◆ PROMPT
Please count the lines below that contain the word "joints", and reply with that number alone.

◆ Stored records
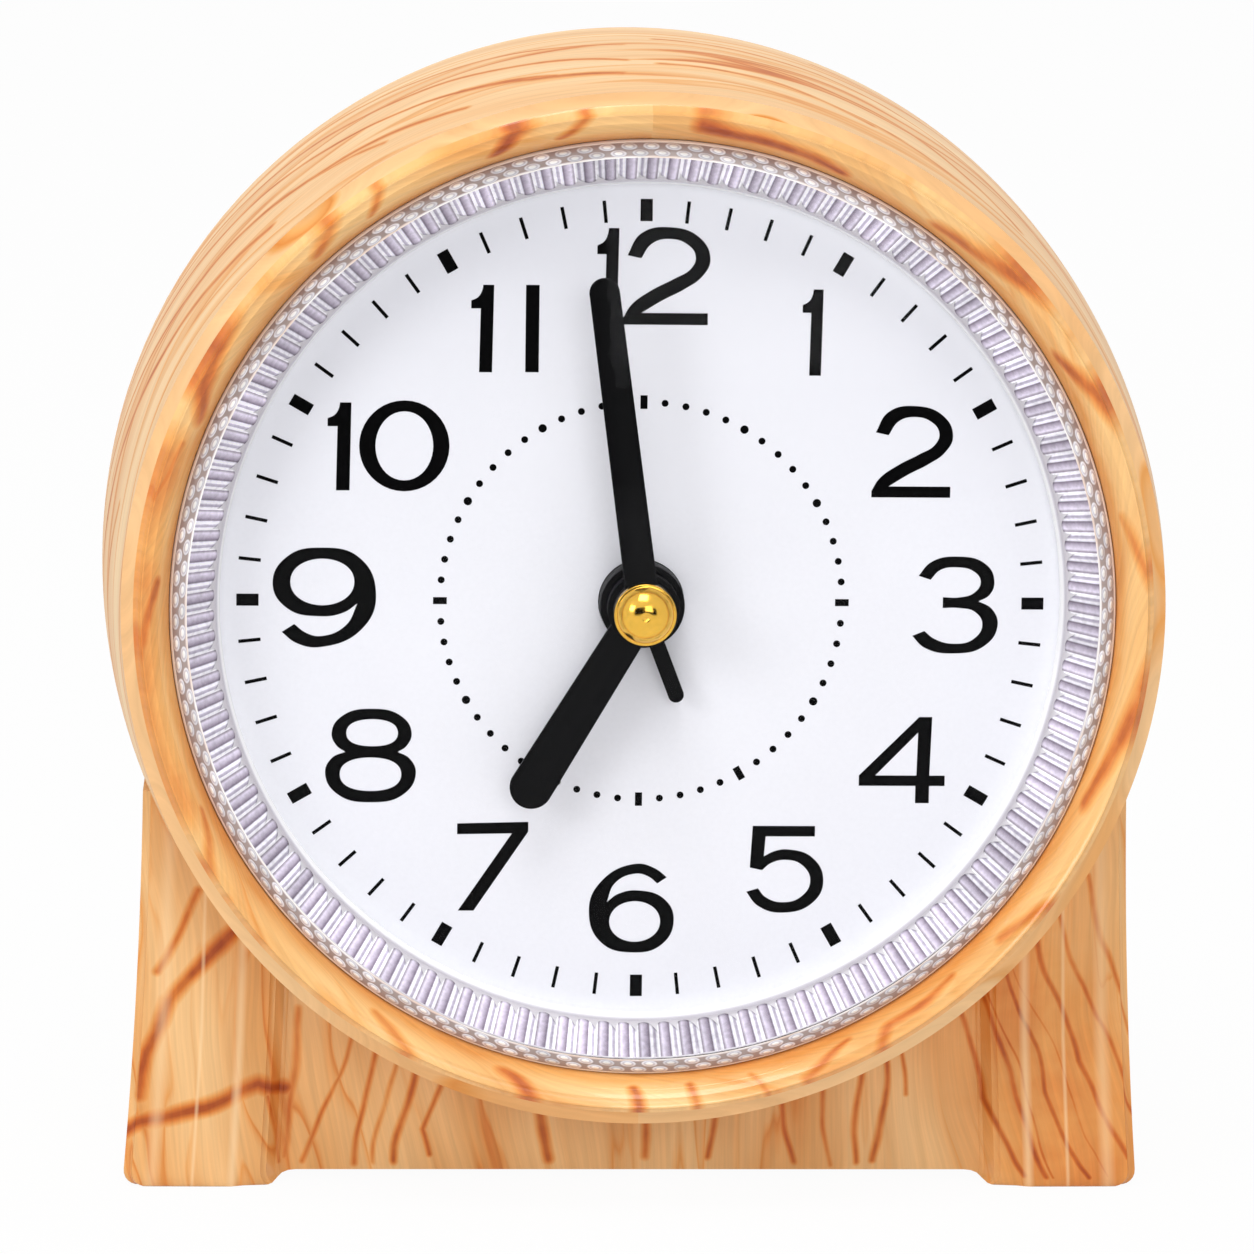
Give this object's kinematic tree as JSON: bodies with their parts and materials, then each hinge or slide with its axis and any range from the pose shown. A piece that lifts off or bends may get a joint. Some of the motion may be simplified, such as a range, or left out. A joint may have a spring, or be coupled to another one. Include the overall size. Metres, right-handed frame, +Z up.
{
  "type": "bedside alarm clock",
  "caption": "Round quartz alarm clock in a wood-grain plastic case on a moulded base, with clear ribbed dial ring, setting knobs and battery door at the back.",
  "frame": {"origin": "middle of the clock's footprint, on the table under its feet", "axes": "+Z up, the dial faces -Y, +X to the right seen from the front"},
  "size_m": [0.1038, 0.0498, 0.1099],
  "materials": {
    "wood_print": "gloss wood-grain print under clear film",
    "clear": "clear polished moulding",
    "ribbed_clear": "clear moulding with prisms",
    "dial_white": "printed white card",
    "hand_black": "black enamel on thin sheet",
    "cap_gold": "gold plated",
    "white_plastic": "satin moulding",
    "black_plastic": "satin moulding",
    "button_plastic": "satin moulding",
    "gear_white": "low-friction moulding",
    "gear_green": "low-friction moulding",
    "steel": "plated steel",
    "dark_steel": "laminated core steel",
    "magnet": "sintered magnet",
    "brass": "bare brass",
    "copper": "enamelled copper wire",
    "board_green": "solder mask",
    "cell_skin": "plain wrapped steel can",
    "lamp_clear": "clear cast lamp"
  },
  "bodies": {
    "case": {"front_case": "wood_print", "rear_cover": "wood_print", "lens": "clear", "ribbed_ring": "ribbed_clear", "dial": "dial_white", "dial_carrier": "white_plastic", "dial_lamps": "lamp_clear", "case_screws": "steel", "movement_front_plate": "black_plastic", "movement_middle_plate": "black_plastic", "movement_rear_shell": "black_plastic", "movement_screws": "steel", "stator": "dark_steel", "coil_bobbin": "white_plastic", "coil_winding": "copper", "circuit_board": "board_green", "quartz_crystal": "steel", "timer_chip": "black_plastic", "alarm_contact_leaf": "brass", "switch_board": "board_green", "button_board": "board_green", "push_switch": "black_plastic", "sounder_ring": "black_plastic", "sounder_disc": "brass", "battery_cell": "cell_skin", "battery_contact_plate": "steel", "battery_contact_spring": "steel"},
    "minute": {"minute_arbor": "gear_white", "minute_hand": "hand_black"},
    "hour": {"hour_wheel": "gear_white", "hour_hand": "hand_black"},
    "motion": {"motion_wheel": "gear_green"},
    "time_set": {"time_set_arbor": "white_plastic", "time_set_knob": "white_plastic"},
    "alarm": {"alarm_wheel": "gear_green", "alarm_hand": "hand_black"},
    "alarm_set": {"alarm_set_arbor": "white_plastic", "alarm_set_knob": "white_plastic"},
    "rotor_body": {"rotor": "magnet"},
    "step": {"step_wheel": "gear_white"},
    "seconds": {"seconds_wheel": "gear_white", "centre_cap": "cap_gold"},
    "third": {"third_wheel": "gear_green"},
    "centre": {"centre_gear": "gear_white"},
    "door": {"battery_door": "wood_print"},
    "switch": {"alarm_switch": "black_plastic"},
    "button": {"snooze_button": "button_plastic"}
  },
  "joints": [
    {"name": "minute_turn", "type": "hinge", "parent": "case", "child": "minute", "pos_m": [0, -0.0051, 0.058], "axis": [0, 1, 0], "continuous": true},
    {"name": "hour_turn", "type": "hinge", "parent": "case", "child": "hour", "pos_m": [0, -0.0051, 0.058], "axis": [0, 1, 0], "continuous": true},
    {"name": "motion_turn", "type": "hinge", "parent": "case", "child": "motion", "pos_m": [-0.0096, -0.0051, 0.058], "axis": [0, 1, 0], "continuous": true},
    {"name": "time_knob_turn", "type": "hinge", "parent": "case", "child": "time_set", "pos_m": [-0.0192, -0.0051, 0.058], "axis": [0, 1, 0], "continuous": true},
    {"name": "alarm_turn", "type": "hinge", "parent": "case", "child": "alarm", "pos_m": [0, -0.0051, 0.058], "axis": [0, 1, 0], "continuous": true},
    {"name": "alarm_knob_turn", "type": "hinge", "parent": "case", "child": "alarm_set", "pos_m": [0.0136, -0.0051, 0.058], "axis": [0, 1, 0], "continuous": true},
    {"name": "rotor_turn", "type": "hinge", "parent": "case", "child": "rotor_body", "pos_m": [0.0071, -0.0051, 0.07283], "axis": [0, 1, 0], "continuous": true},
    {"name": "step_turn", "type": "hinge", "parent": "case", "child": "step", "pos_m": [0, -0.0051, 0.07024], "axis": [0, 1, 0], "continuous": true},
    {"name": "seconds_turn", "type": "hinge", "parent": "case", "child": "seconds", "pos_m": [0, -0.0051, 0.058], "axis": [0, 1, 0], "continuous": true},
    {"name": "third_turn", "type": "hinge", "parent": "case", "child": "third", "pos_m": [0, -0.0051, 0.0461], "axis": [0, 1, 0], "continuous": true},
    {"name": "centre_gear_turn", "type": "hinge", "parent": "case", "child": "centre", "pos_m": [0, -0.0051, 0.058], "axis": [0, 1, 0], "continuous": true},
    {"name": "battery_door_hinge", "type": "hinge", "parent": "case", "child": "door", "pos_m": [0, 0.02395, 0.0081], "axis": [-1, 0, 0], "range_deg": [0, 85]},
    {"name": "alarm_switch_slide", "type": "slide", "parent": "case", "child": "switch", "axis": [1, 0, 0], "range_m": [0, 0.005]},
    {"name": "snooze_press", "type": "slide", "parent": "case", "child": "button", "axis": [0, -1, 0], "range_m": [0, 0.0012], "stiffness_N_per_m": 800, "springref_m": -0.0006}
  ],
  "couplings": [
    {"joint": "hour_turn", "follows": "minute_turn", "ratio": 0.083333},
    {"joint": "motion_turn", "follows": "minute_turn", "ratio": -0.33333},
    {"joint": "time_knob_turn", "follows": "minute_turn", "ratio": 1},
    {"joint": "alarm_knob_turn", "follows": "alarm_turn", "ratio": -2.4},
    {"joint": "step_turn", "follows": "rotor_turn", "ratio": -0.16667},
    {"joint": "seconds_turn", "follows": "rotor_turn", "ratio": 0.033333},
    {"joint": "third_turn", "follows": "rotor_turn", "ratio": -0.0044444},
    {"joint": "centre_gear_turn", "follows": "rotor_turn", "ratio": 0.00055556}
  ]
}
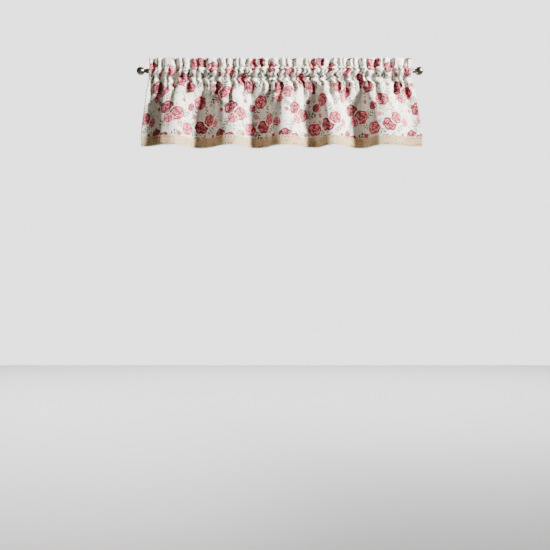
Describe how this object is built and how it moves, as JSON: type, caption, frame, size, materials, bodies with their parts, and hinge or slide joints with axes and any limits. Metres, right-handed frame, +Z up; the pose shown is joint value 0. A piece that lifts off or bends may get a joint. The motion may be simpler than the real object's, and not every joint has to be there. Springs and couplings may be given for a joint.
{
  "type": "window valance with curtain rod",
  "caption": "Gathered rod-pocket window valance with a printed rose pattern and a lace border, hung on a round rod with ball finials.",
  "frame": {"origin": "middle of the curtain rod, on its axis", "axes": "+X along the rod to the viewer's right, +Y towards the window behind, +Z up"},
  "size_m": [1.146, 0.09, 0.3565],
  "materials": {
    "printed_cotton": "matt woven cotton with a printed rose pattern",
    "cotton_lace": "matt ecru crochet lace",
    "brushed_nickel": "satin"
  },
  "bodies": {
    "root": {"valance_cloth": "printed_cotton", "lace_border": "cotton_lace", "curtain_rod": "brushed_nickel", "finial_left": "brushed_nickel", "finial_right": "brushed_nickel"}
  },
  "joints": []
}
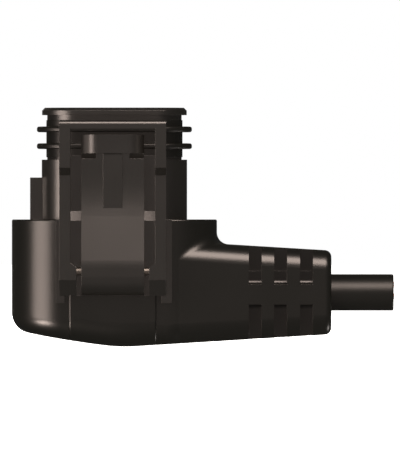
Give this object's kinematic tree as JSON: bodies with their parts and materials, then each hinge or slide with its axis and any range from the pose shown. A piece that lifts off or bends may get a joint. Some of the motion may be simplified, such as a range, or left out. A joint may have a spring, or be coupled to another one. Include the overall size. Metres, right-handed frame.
{
  "type": "angled power cord connector",
  "caption": "Right-angle moulded cord connector: sealed oblong barrel with contacts, sprung latch lever in a guard frame, tapered arm with strain-relief windows and a cut round cable",
  "frame": {"origin": "on the barrel's axis, at the mating face that its lip ends in", "axes": "+Z out of the mating face, +X towards the cable's exit, -Y towards the latch lever"},
  "size_m": [0.0746, 0.028, 0.0466],
  "materials": {
    "housing": "satin",
    "overmould": "satin",
    "seal": "satin",
    "insert": "satin",
    "contact": "plated",
    "copper": "drawn",
    "core_brown": "semi-gloss",
    "core_blue": "semi-gloss",
    "core_green_yellow": "semi-gloss",
    "sheath": "satin",
    "inner": "satin",
    "pin": "ground",
    "spring": "drawn"
  },
  "bodies": {
    "connector": {"barrel_housing": "housing", "seal_sleeve": "seal", "contact_insert": "insert", "contact_line": "contact", "contact_neutral": "contact", "contact_earth": "contact", "conductor_line": "copper", "conductor_neutral": "copper", "conductor_earth": "copper", "core_line": "core_brown", "core_neutral": "core_blue", "core_earth": "core_green_yellow", "cable_sheath": "sheath", "inner_moulding": "inner", "overmould": "overmould", "hinge_pin": "pin", "return_spring": "spring"},
    "lever": {"latch_lever": "housing"}
  },
  "joints": [
    {"name": "latch_release", "type": "hinge", "parent": "connector", "child": "lever", "pos_m": [-0.00025, -0.0118, -0.03195], "axis": [1, 0, 0], "range_deg": [0, 8], "stiffness_Nm_per_rad": 0.08}
  ]
}
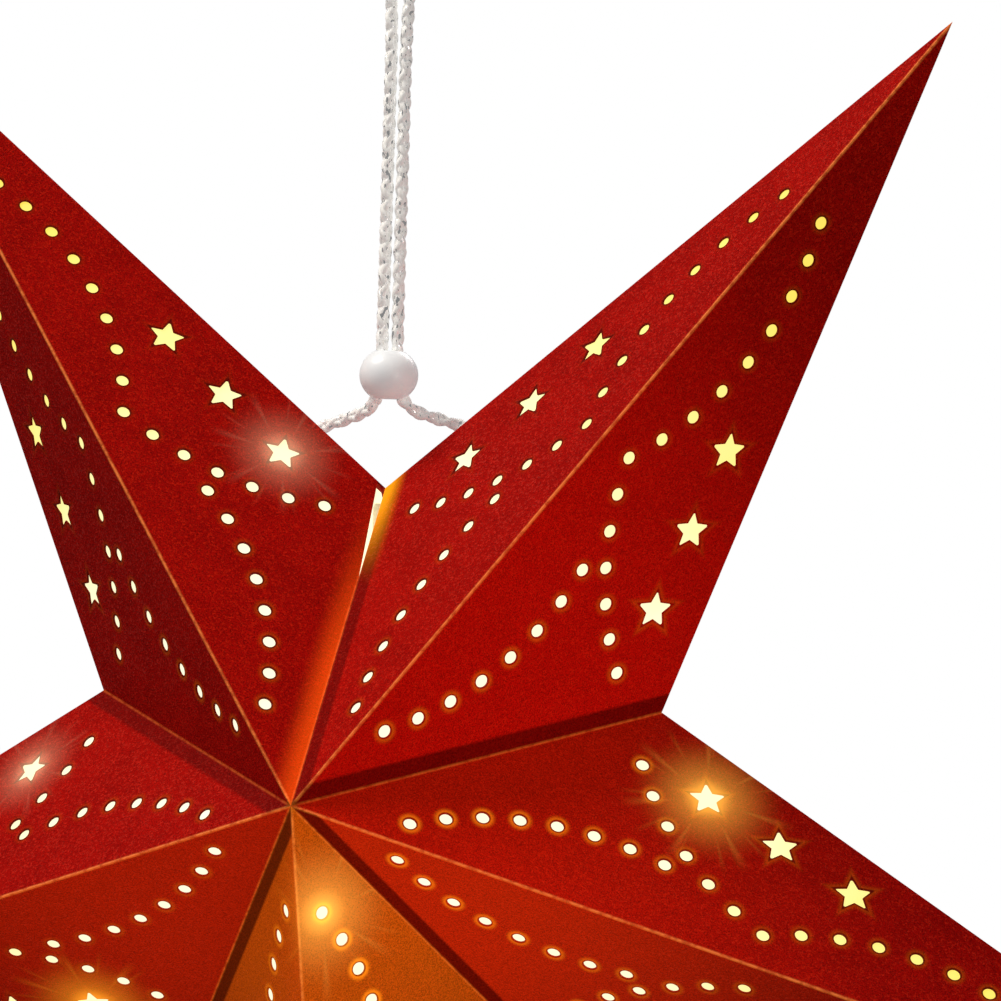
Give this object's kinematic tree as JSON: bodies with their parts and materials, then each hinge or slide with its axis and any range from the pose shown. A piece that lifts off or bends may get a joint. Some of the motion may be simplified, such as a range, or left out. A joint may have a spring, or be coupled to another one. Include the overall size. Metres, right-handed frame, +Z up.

◆ ANSWER FOR THE TASK
4